If that is correct, it would seem that each time the Fed buys treasuries it is taking $1 of capital out of a banks’ balance sheet and not replacing it.

So where do the banks keep getting capital to finance the purchase, even at 20 to 1, of the trillions in treasuries that the Fed has bought?
(of course the US Treasury is pumping the money right back out into the economy but it takes time for a sliver of that to filter back into a bank’s capital).
Have I gone off the road?
Richard

Salmo Trutta said...

You're in an area where I have little expertise. But banks raise capital through retained earnings.

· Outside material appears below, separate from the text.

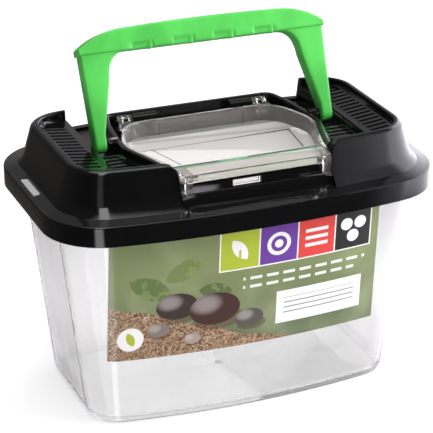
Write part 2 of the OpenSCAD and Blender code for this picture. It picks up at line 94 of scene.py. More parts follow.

"Typical items featured in the book value of shareholders' equity include preferred equity, common stock, paid-in capital, retained earnings, and accumulated comprehensive income"
https://www.investopedia.com/terms/b/bank-capital.asp

Salmo Trutta said...

It's interesting that the composition of bank credit changed in early Feb 2022 when interest rate rises started to accelerate.
https://fred.stlouisfed.org/series/DGS10
https://fred.stlouisfed.org/series/TASACBW027NBOG

Richard H. said...

Thank you Salmo. In view of your response I assume then that banks do need additional capital every time they purchase and resell securities to the Fed, i.e. every time they sell treasuries to the Fed, they get Reserves 1 for 1, which, as I now know, cannot be used as collateral for new purchases of treasuries. They must, therefore, go out and find new capital - or have more retained earnings - to finance each additional purchase, and resale to the Fed.
But banks cannot quickly increase their retained earnings (at least not at the pace that the Fed buys treasuries), nor do banks want to raise capital disadvantageously, so, again, I wonder how they get more capital to finance these Fed facilitations …

Adam said...

Explanation of FED proxy rate.
Choi, Jason, Taeyoung Doh, Andrew Foerster, and Zinnia Martinez. 2022. “Monetary Policy Stance Is Tighter than Federal Funds Rate.” FRBSF Economic Letter 2022-30, November 7.

Salmo Trutta said...

The FED "proxy rate" is wrong. The correlation is bad.